### Goal of the exercise
Pull every line that holds the word "Blender" from the entries.

Extracted data entries:

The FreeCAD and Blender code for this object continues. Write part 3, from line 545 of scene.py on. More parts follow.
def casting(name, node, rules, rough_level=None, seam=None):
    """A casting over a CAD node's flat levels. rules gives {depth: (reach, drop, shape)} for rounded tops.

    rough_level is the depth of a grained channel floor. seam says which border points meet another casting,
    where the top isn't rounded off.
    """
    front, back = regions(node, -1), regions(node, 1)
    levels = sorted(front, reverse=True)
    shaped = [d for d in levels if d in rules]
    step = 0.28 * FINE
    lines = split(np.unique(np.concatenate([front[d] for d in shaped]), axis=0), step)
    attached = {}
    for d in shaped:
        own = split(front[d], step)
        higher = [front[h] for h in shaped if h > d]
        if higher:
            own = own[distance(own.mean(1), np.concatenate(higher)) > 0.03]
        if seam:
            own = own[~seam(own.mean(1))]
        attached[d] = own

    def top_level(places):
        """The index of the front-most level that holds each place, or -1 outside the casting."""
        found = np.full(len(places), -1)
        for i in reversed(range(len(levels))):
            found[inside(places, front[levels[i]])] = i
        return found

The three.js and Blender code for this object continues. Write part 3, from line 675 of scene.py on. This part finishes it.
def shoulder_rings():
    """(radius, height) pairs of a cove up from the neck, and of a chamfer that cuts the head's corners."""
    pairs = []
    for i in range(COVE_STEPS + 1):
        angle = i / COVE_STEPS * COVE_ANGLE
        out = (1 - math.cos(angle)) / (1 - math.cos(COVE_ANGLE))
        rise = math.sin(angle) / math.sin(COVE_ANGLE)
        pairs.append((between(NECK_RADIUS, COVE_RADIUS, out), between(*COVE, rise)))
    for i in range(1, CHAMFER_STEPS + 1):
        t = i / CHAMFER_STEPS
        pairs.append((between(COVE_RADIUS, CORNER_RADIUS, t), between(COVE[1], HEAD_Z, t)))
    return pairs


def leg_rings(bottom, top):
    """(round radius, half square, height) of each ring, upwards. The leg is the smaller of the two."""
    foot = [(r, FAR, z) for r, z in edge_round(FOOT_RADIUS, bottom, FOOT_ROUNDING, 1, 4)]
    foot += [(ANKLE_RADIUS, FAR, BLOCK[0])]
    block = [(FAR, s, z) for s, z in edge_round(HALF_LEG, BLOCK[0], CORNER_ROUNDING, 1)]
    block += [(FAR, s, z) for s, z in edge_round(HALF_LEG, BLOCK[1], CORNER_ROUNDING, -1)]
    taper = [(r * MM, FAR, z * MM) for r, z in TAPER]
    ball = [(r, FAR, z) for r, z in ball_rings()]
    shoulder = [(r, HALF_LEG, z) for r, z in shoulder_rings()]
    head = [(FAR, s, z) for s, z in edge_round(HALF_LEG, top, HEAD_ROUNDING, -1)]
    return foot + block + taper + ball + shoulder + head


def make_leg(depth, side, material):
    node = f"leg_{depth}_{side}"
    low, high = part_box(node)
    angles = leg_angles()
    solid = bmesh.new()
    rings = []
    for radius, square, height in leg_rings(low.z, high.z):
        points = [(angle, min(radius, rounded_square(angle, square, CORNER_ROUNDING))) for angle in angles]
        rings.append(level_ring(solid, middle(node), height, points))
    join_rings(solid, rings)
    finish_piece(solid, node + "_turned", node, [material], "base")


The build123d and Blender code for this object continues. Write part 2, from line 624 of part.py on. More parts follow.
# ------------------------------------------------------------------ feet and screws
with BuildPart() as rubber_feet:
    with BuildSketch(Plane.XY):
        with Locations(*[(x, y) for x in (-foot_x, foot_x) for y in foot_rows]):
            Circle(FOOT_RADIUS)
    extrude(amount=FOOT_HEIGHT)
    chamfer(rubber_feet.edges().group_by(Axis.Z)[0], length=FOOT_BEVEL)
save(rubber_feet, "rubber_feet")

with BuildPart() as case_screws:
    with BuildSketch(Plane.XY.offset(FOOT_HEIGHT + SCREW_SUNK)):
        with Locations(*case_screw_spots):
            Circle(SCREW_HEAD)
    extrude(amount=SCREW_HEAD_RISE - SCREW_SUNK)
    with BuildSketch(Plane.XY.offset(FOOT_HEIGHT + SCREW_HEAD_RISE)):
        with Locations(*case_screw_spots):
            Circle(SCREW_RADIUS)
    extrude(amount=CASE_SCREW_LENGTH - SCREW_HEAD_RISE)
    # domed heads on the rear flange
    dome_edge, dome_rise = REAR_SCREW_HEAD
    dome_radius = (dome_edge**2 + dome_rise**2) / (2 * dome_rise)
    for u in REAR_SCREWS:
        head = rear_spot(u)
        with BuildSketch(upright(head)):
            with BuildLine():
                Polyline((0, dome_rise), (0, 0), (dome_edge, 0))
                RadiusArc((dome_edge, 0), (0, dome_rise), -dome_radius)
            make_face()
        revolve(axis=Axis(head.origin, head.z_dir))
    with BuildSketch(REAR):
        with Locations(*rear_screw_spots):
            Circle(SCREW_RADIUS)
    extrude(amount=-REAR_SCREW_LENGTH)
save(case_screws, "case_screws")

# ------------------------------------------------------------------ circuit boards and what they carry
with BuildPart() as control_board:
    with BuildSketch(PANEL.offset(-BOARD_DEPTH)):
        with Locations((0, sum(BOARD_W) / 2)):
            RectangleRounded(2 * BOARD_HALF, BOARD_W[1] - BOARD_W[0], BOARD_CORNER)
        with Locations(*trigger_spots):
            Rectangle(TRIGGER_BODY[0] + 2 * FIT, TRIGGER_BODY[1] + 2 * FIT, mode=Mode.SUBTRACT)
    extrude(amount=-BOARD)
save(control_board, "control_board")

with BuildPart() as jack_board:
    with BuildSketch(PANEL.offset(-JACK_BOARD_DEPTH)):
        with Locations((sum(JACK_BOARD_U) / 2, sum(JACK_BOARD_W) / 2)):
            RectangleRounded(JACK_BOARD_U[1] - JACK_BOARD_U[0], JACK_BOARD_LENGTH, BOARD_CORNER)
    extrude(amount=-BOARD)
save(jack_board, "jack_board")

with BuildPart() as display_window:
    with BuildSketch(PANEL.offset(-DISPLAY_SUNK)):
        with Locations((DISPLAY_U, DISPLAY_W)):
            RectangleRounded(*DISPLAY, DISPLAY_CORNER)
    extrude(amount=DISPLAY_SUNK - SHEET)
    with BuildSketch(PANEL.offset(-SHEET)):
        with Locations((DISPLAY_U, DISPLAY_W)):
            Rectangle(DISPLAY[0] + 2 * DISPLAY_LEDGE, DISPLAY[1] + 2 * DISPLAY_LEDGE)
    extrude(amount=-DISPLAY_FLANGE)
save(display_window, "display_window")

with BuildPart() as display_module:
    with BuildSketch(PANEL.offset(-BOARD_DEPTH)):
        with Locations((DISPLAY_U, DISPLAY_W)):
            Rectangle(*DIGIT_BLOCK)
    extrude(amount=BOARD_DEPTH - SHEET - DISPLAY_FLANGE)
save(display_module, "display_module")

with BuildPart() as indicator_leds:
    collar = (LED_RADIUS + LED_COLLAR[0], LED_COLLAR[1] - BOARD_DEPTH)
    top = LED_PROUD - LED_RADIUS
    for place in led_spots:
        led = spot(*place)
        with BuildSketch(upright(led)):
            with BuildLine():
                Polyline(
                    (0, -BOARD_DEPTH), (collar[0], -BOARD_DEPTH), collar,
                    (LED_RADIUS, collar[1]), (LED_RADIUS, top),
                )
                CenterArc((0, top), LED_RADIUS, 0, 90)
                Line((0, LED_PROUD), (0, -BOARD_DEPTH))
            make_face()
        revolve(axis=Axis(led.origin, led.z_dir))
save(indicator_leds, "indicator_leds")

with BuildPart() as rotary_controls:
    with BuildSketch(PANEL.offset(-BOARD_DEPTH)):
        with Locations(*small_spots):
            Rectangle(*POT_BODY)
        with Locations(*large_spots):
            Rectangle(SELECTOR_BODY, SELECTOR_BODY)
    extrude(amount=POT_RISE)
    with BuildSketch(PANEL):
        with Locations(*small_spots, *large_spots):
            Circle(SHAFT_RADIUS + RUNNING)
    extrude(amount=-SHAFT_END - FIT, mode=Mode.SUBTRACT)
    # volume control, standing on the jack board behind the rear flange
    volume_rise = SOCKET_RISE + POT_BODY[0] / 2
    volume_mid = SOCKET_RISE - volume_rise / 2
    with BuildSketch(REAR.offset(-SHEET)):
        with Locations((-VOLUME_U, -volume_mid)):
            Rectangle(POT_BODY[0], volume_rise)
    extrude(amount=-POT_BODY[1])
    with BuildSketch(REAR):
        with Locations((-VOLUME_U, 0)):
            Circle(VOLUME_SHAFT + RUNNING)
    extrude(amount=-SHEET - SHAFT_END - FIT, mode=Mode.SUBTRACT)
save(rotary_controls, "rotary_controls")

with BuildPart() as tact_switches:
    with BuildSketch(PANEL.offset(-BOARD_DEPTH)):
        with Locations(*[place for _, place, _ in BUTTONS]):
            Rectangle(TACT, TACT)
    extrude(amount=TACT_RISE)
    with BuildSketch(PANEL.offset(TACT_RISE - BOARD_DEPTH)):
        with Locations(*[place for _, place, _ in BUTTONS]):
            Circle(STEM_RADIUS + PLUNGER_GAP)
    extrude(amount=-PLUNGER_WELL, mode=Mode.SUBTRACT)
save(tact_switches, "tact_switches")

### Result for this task
The FreeCAD and Blender code for this object continues. Write part 3, from line 545 of scene.py on. More parts follow.
The three.js and Blender code for this object continues. Write part 3, from line 675 of scene.py on. This part finishes it.
The build123d and Blender code for this object continues. Write part 2, from line 624 of part.py on. More parts follow.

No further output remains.